- [What to produce]:
Starting at the line that has "slot.object = cutter" and stopping after the line that has "return low, high", reproduce the listing below exactly; omit everything else.

<<<<

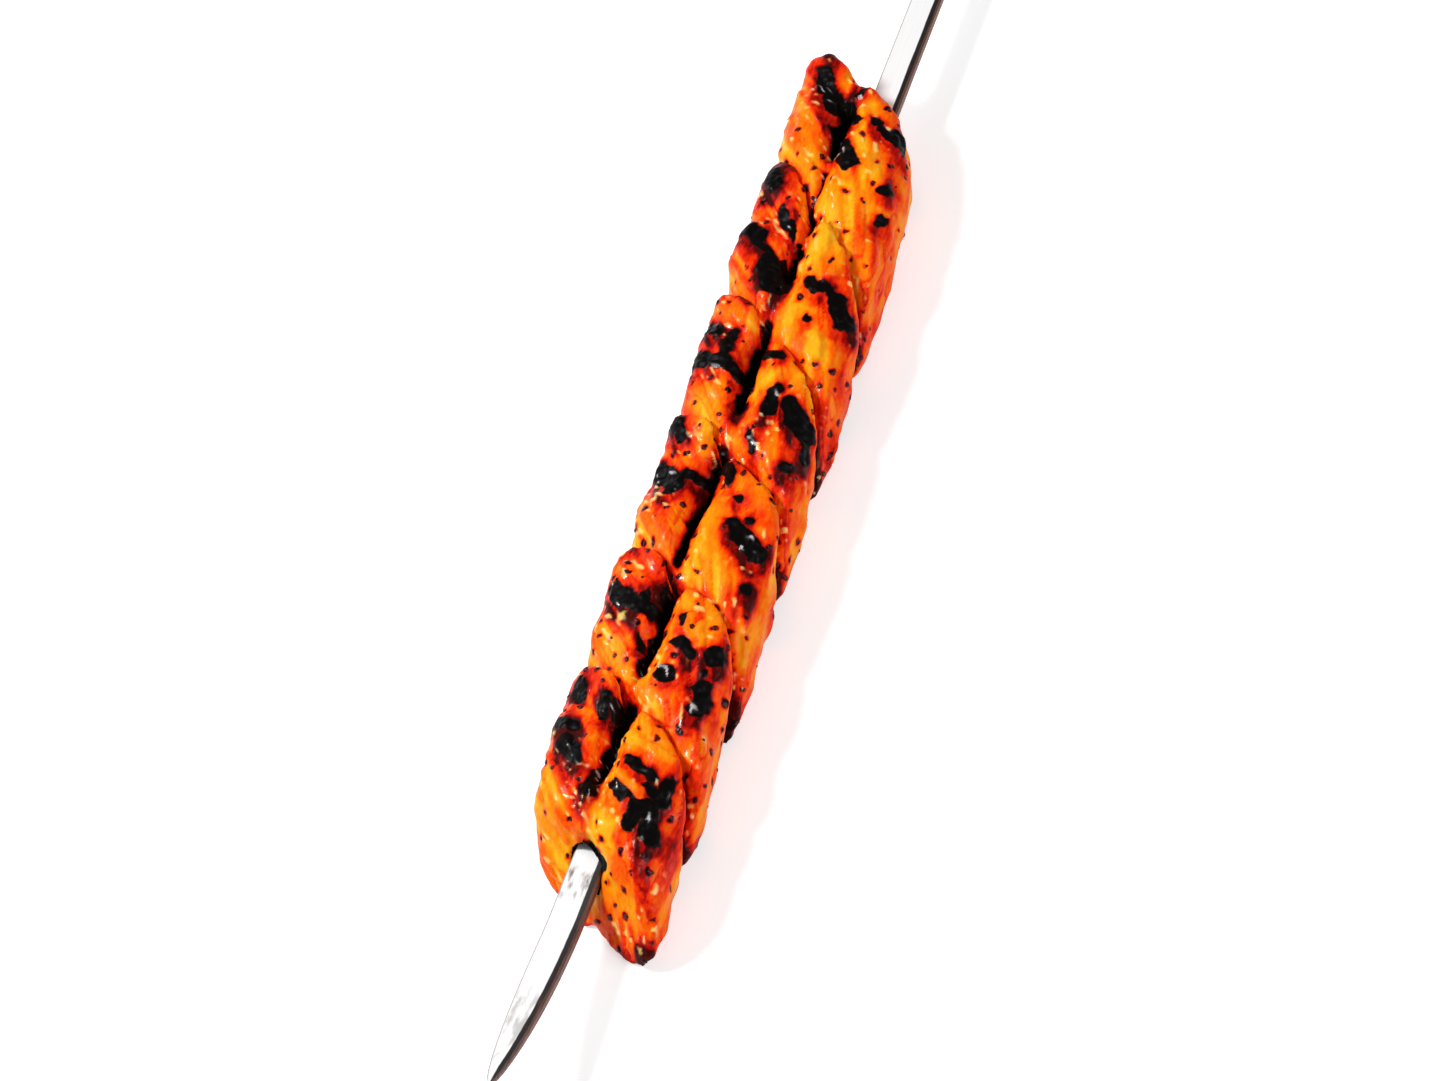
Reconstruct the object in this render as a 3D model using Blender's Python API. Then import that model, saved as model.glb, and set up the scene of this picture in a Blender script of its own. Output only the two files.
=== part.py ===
"""Chicken kebab skewer: six pieces of grilled chicken, threaded slantwise on a flat steel skewer.

Run with: blender --background --python part.py

Metres, +Z up. The skewer runs along Y with its point towards -Y, and the kebab lies on the plane
Z = 0. The origin is on that plane, under the middle of the skewer's length.
"""

import math

import bmesh
import bpy
from mathutils import Vector, noise

MM = 0.001

# The flat skewer.
BLADE_LENGTH = 480 * MM
BLADE_WIDTH = 10.5 * MM
BLADE_THICKNESS = 3.2 * MM
BLADE_CHAMFER = 0.6 * MM
BLADE_HEIGHT = 14 * MM  # of its centre line above the surface
POINT_LENGTH = 46 * MM  # over which the blade narrows to its point
POINT_WIDTH = 1.0 * MM
POINT_THICKNESS = 1.4 * MM
POINT_RISE = 8 * MM  # the free end is bowed up by use
BARE_POINT_LENGTH = 71 * MM  # from the point's tip to the first piece, measured along the blade

# The meat. Lengths run along the skewer, from the point's end upwards.
PIECE_LENGTHS = [length * MM for length in (43, 43, 47, 43, 48, 64)]
MEAT_WIDTH = 50 * MM
MEAT_HEIGHT = 29 * MM
MEAT_REACH = 27 * MM  # the furthest that any of the meat stands out on either side of the blade
MEAT_OFFSET_NEAR = 2.2 * MM  # the meat sits to the blade's right at the point's end
MEAT_OFFSET_FAR = -3.2 * MM  # and to its left at the far end
OVERPRESS = 0.8 * MM  # how far each rounded underside is pressed flat by the surface
FACE_GAP = 0.7 * MM  # between neighbours, measured along the skewer
BLADE_GAP = 0.35 * MM  # between the meat and the blade, all round

# Each face between two pieces slants: its height along the skewer drops by SLANT for each unit to
# the right and rises by LEAN for each unit upwards. It leans more, and bends back, on the right.
FACE_SLANTS = (0.42, 0.80, 0.68, 0.78, 0.92, 1.25, 0.62)
FACE_LEANS = (0.85, 0.95, 0.95, 1.00, 1.05, 1.10, 0.45)
FACE_BOW = 5.0  # per metre of width
RIGHT_LEANS = (0.0, 0.50, 0.52, 0.55, 0.58, 0.60, 0.25)  # added to the lean
RIGHT_LEAN_REACH = 20 * MM

# A piece's form.
SECTION_POWER = 3.4  # of its rounded section: 2 is an ellipse, and more is boxier
END_POWER = 9.0  # of its rounded ends
CUTS = 9
CENTRE_CROWDING = 1.6  # crowds the mesh towards the crease
CREASE_PLACE = -1.8 * MM  # of the crease over the skewer, from the meat's middle
CREASE_DEPTH = 8.0 * MM
CREASE_WIDTH = 2.5 * MM
CREASE_WANDER = 2.0 * MM
CREASE_NEAR = 0.45  # how much of its depth is left at each piece's near end
UNDER_CREASE_DEPTH = 3.0 * MM
FOLD_DEPTH = 2.8 * MM  # of the fold across each left lobe
FOLD_PLACES = (0.35, 0.62, 0.48, 0.30, 0.12, 0.42)  # along the piece, from -1 to 1
FOLD_WIDTH = 0.17
FOLD_START = 4 * MM  # from the crease
TOP_SHIFT = -1.6 * MM  # the top leans over the left side
LUMP_HEIGHT = 1.5 * MM
LUMP_SIZE = 15 * MM
END_TAPER = 0.20  # the last piece narrows on the right towards its far end
MOUTH_DEPTH = 5.0 * MM  # of the hollow over the blade where it leaves the meat at the point's end
MOUTH_WIDTH = 5.5 * MM
MOUTH_HEIGHT = 3.5 * MM


def material(name, colour, roughness, metallic=0.0):
    made = bpy.data.materials.new(name)
    made.use_nodes = True
    shader = made.node_tree.nodes["Principled BSDF"]
    shader.inputs["Base Color"].default_value = (*colour, 1.0)
    shader.inputs["Roughness"].default_value = roughness
    shader.inputs["Metallic"].default_value = metallic
    return made


def add_object(name, bm, look):
    mesh = bpy.data.meshes.new(name)
    bmesh.ops.recalc_face_normals(bm, faces=bm.faces)
    bm.to_mesh(mesh)
    bm.free()
    mesh.materials.append(look)
    mesh.shade_smooth()
    mesh.set_sharp_from_angle(angle=math.radians(50))
    obj = bpy.data.objects.new(name, mesh)
    bpy.context.scene.collection.objects.link(obj)
    return obj


# ---- skewer


def blade_ring(bm, y, z, width, thickness):
    """One chamfered cross-section of the blade, as vertices in order round it."""
    chamfer = min(BLADE_CHAMFER, width / 4, thickness / 4)
    half_x, half_z = width / 2, thickness / 2
    corner = [(half_x, half_z - chamfer), (half_x - chamfer, half_z)]
    right_top = corner
    left_top = [(-x, dz) for x, dz in reversed(corner)]
    left_bottom = [(-x, -dz) for x, dz in corner]
    right_bottom = [(x, -dz) for x, dz in reversed(corner)]
    outline = right_top + left_top + left_bottom + right_bottom
    return [bm.verts.new((x, y, z + dz)) for x, dz in outline]


def taper(share):
    """The point's width at a share of the way from its tip to the full blade, as a share of the full width."""
    return (1 - (1 - share) ** 2) ** 0.6


def blade_sections():
    """(y, z, width, thickness) along the blade, from the tip of its point to its plain round end."""
    tip = -BLADE_LENGTH / 2
    bow_end = tip + BARE_POINT_LENGTH - 14 * MM
    steps = 12
    for i in range(steps + 1):
        share = i / steps
        y = tip + POINT_LENGTH * share**1.3
        narrowing = taper((y - tip) / POINT_LENGTH)
        rise = POINT_RISE * ((bow_end - y) / (bow_end - tip)) ** 1.4
        width = POINT_WIDTH + (BLADE_WIDTH - POINT_WIDTH) * narrowing
        thickness = POINT_THICKNESS + (BLADE_THICKNESS - POINT_THICKNESS) * narrowing
        yield y, BLADE_HEIGHT + rise, width, thickness
    bow_steps = 3
    bow_start = tip + POINT_LENGTH
    for i in range(1, bow_steps + 1):
        y = bow_start + (bow_end - bow_start) * i / bow_steps
        rise = POINT_RISE * ((bow_end - y) / (bow_end - tip)) ** 1.4
        yield y, BLADE_HEIGHT + rise, BLADE_WIDTH, BLADE_THICKNESS
    round_steps = 6
    for i in range(round_steps + 1):
        turn = math.radians(80) * i / round_steps
        y = BLADE_LENGTH / 2 - BLADE_WIDTH / 2 * (1 - math.sin(turn) / math.sin(math.radians(80)))
        yield y, BLADE_HEIGHT, BLADE_WIDTH * math.cos(turn), BLADE_THICKNESS


def skewer(look):
    bm = bmesh.new()
    rings = [blade_ring(bm, *section) for section in blade_sections()]
    for low, high in zip(rings, rings[1:]):
        for i, corner in enumerate(low):
            after = (i + 1) % len(low)
            bm.faces.new((corner, low[after], high[after], high[i]))
    bm.faces.new(reversed(rings[0]))
    bm.faces.new(rings[-1])
    return add_object("skewer_blade", bm, look)


def slot_cutter(start, end):
    """The straight slot that the blade takes up in the meat."""
    bm = bmesh.new()
    bmesh.ops.create_cube(bm, size=1)
    size = Vector((BLADE_WIDTH + 2 * BLADE_GAP, end - start, BLADE_THICKNESS + 2 * BLADE_GAP))
    middle = Vector((0, (start + end) / 2, BLADE_HEIGHT))
    for vert in bm.verts:
        vert.co = vert.co * size + middle
    mesh = bpy.data.meshes.new("slot_cutter")
    bm.to_mesh(mesh)
    bm.free()
    cutter = bpy.data.objects.new("slot_cutter", mesh)
    cutter.hide_render = True
    cutter.display_type = "WIRE"
    bpy.context.scene.collection.objects.link(cutter)
    return cutter


# ---- meat


def bump(distance, width):
    return math.exp(-((distance / width) ** 2))


def smooth_step(share):
    share = max(0.0, min(1.0, share))
    return share**2 * (3 - 2 * share)


def face_places():
    """Where each of the faces crosses the skewer, from the point's end upwards."""
    places = [-BLADE_LENGTH / 2 + BARE_POINT_LENGTH]
    for length in PIECE_LENGTHS:
        places.append(places[-1] + length)
    return places


def face_at(index, places, x, z):
    """How far along the skewer a slanted face lies at this place across the kebab."""
    lean = FACE_LEANS[index] + RIGHT_LEANS[index] * smooth_step(x / RIGHT_LEAN_REACH)
    bow = FACE_BOW * max(0.0, x) ** 2
    return places[index] - FACE_SLANTS[index] * x - bow + lean * (z - BLADE_HEIGHT)


def mouth(x, z):
    """The hollow over the blade in the first piece's near face."""
    return MOUTH_DEPTH * bump(x, MOUTH_WIDTH) * bump(z - BLADE_HEIGHT - MOUTH_HEIGHT, MOUTH_HEIGHT)


def rounded_block(cube):
    """A point of the unit cube's surface, carried onto the rounded block's surface."""
    across, along, up = cube
    section = (abs(across) ** SECTION_POWER + abs(up) ** SECTION_POWER) ** (END_POWER / SECTION_POWER)
    across, along, up = cube / (section + abs(along) ** END_POWER) ** (1 / END_POWER)
    return math.copysign(abs(across) ** CENTRE_CROWDING, across), along, up


def piece_point(cube, number, places):
    """A point of the unit cube's surface, carried onto piece number's surface."""
    across, along, up = rounded_block(cube)
    top, under = max(0.0, up), max(0.0, -up)

    seed = Vector((3.1, 7.7, 1.9)) * (number + 1)
    where = Vector((across * MEAT_WIDTH, along * PIECE_LENGTHS[number], up * MEAT_HEIGHT)) / 2
    lump = noise.noise(where / LUMP_SIZE + seed)
    swell = 1 + lump * LUMP_HEIGHT / (MEAT_HEIGHT / 2)

    sideways = across * MEAT_WIDTH / 2
    crease = CREASE_PLACE + CREASE_WANDER * noise.noise(seed)
    x = sideways * swell + TOP_SHIFT * up + crease * (1 - across**2) * top
    z = up * MEAT_HEIGHT / 2 * swell
    deepening = CREASE_NEAR + (1 - CREASE_NEAR) * smooth_step(along / 2 + 0.75)
    z -= CREASE_DEPTH * deepening * top * bump(sideways, CREASE_WIDTH)
    z += UNDER_CREASE_DEPTH * under * bump(sideways, CREASE_WIDTH)
    left = smooth_step(-sideways / FOLD_START)
    z -= FOLD_DEPTH * top * left * bump(along - FOLD_PLACES[number], FOLD_WIDTH)
    z += MEAT_HEIGHT / 2 - OVERPRESS

    if number == len(PIECE_LENGTHS) - 1:
        far = max(0.0, along) * max(0.0, across)
        x -= END_TAPER * MEAT_WIDTH / 2 * far
        z -= END_TAPER * MEAT_HEIGHT * far * top

    share = (number + (1 + along) / 2) / len(PIECE_LENGTHS)
    x += MEAT_OFFSET_NEAR + (MEAT_OFFSET_FAR - MEAT_OFFSET_NEAR) * share
    x = max(-MEAT_REACH, min(MEAT_REACH, x))
    z = max(0.0, z)
    low = face_at(number, places, x, z) + FACE_GAP / 2
    high = face_at(number + 1, places, x, z) - FACE_GAP / 2
    if number == 0:
        low += mouth(x, z)
    return Vector((x, low + (high - low) * (1 + along) / 2, z))


def chicken_piece(number, places, cutter, look):
    bm = bmesh.new()
    bmesh.ops.create_cube(bm, size=2)
    bmesh.ops.subdivide_edges(bm, edges=bm.edges, cuts=CUTS, use_grid_fill=True)
    for vert in bm.verts:
        vert.co = piece_point(vert.co, number, places)
    bmesh.ops.triangulate(bm, faces=bm.faces)
    obj = add_object(f"chicken_piece_{number + 1}", bm, look)
    slot = obj.modifiers.new("slot", "BOOLEAN")
    slot.operation = "DIFFERENCE"
    slot.object = cutter
    return obj


def main():
    for obj in list(bpy.data.objects):
        bpy.data.objects.remove(obj, do_unlink=True)
    steel = material("heat_darkened_steel", (0.55, 0.54, 0.52), 0.35, 1.0)
    chicken = material("grilled_chicken", (0.90, 0.32, 0.02), 0.35)
    places = face_places()
    reach = MEAT_WIDTH
    skewer(steel)
    cutter = slot_cutter(places[0] - reach, places[-1] + reach)
    for number in range(len(PIECE_LENGTHS)):
        chicken_piece(number, places, cutter, chicken)


main()
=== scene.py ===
"""Looks of the chicken kebab skewer: glossy, charred grilled chicken on a steel blade with a black margin.

Each CAD piece of chicken is replaced by a finely meshed one with the same outline. Its relief, its burnt,
red and golden places, its painted shade and its painted highlights are worked out at each vertex, in
millimetres, in the part's frame.
"""

import itertools
import math

import bmesh
import bpy
import numpy as np
from mathutils import Matrix, Vector


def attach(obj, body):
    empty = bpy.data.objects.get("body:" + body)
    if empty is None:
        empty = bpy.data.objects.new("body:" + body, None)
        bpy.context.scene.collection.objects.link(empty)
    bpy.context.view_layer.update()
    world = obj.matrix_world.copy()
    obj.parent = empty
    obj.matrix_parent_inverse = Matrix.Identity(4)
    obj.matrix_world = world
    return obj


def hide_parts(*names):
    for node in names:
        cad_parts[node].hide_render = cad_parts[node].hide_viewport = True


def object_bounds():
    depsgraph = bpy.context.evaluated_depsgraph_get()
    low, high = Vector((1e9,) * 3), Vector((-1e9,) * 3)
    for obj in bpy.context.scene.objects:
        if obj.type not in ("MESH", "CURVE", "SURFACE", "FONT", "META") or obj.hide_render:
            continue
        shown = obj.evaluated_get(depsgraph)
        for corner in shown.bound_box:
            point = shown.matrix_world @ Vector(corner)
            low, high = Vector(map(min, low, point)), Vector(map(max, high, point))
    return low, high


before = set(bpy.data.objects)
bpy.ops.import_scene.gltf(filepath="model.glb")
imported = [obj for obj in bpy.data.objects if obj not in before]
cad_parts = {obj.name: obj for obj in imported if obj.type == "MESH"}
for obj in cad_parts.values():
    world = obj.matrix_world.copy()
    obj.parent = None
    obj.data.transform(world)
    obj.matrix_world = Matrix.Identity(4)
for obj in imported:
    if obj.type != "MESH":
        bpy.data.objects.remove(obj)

CAD_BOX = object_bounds()
MM = 0.001
TIP_Y = CAD_BOX[0][1]
PIECES = 6
FAR = 99.0  # mm, farther than any distance that matters here

# The blade, in mm.
BLADE_HEIGHT = 14
BLADE_HALF_WIDTH = 5.25
BLADE_TIP_HALF_WIDTH = 0.5
BLADE_POINT_LENGTH = 46
BLACK_MARGIN = 2.1
GREY_MARGIN = 0.9
SMUDGE_BY_MEAT, SMUDGE_BY_POINT = -172.5, -222  # y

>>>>

- [Task result]:
    slot.object = cutter
    return obj


def main():
    for obj in list(bpy.data.objects):
        bpy.data.objects.remove(obj, do_unlink=True)
    steel = material("heat_darkened_steel", (0.55, 0.54, 0.52), 0.35, 1.0)
    chicken = material("grilled_chicken", (0.90, 0.32, 0.02), 0.35)
    places = face_places()
    reach = MEAT_WIDTH
    skewer(steel)
    cutter = slot_cutter(places[0] - reach, places[-1] + reach)
    for number in range(len(PIECE_LENGTHS)):
        chicken_piece(number, places, cutter, chicken)


main()
=== scene.py ===
"""Looks of the chicken kebab skewer: glossy, charred grilled chicken on a steel blade with a black margin.

Each CAD piece of chicken is replaced by a finely meshed one with the same outline. Its relief, its burnt,
red and golden places, its painted shade and its painted highlights are worked out at each vertex, in
millimetres, in the part's frame.
"""

import itertools
import math

import bmesh
import bpy
import numpy as np
from mathutils import Matrix, Vector


def attach(obj, body):
    empty = bpy.data.objects.get("body:" + body)
    if empty is None:
        empty = bpy.data.objects.new("body:" + body, None)
        bpy.context.scene.collection.objects.link(empty)
    bpy.context.view_layer.update()
    world = obj.matrix_world.copy()
    obj.parent = empty
    obj.matrix_parent_inverse = Matrix.Identity(4)
    obj.matrix_world = world
    return obj


def hide_parts(*names):
    for node in names:
        cad_parts[node].hide_render = cad_parts[node].hide_viewport = True


def object_bounds():
    depsgraph = bpy.context.evaluated_depsgraph_get()
    low, high = Vector((1e9,) * 3), Vector((-1e9,) * 3)
    for obj in bpy.context.scene.objects:
        if obj.type not in ("MESH", "CURVE", "SURFACE", "FONT", "META") or obj.hide_render:
            continue
        shown = obj.evaluated_get(depsgraph)
        for corner in shown.bound_box:
            point = shown.matrix_world @ Vector(corner)
            low, high = Vector(map(min, low, point)), Vector(map(max, high, point))
    return low, high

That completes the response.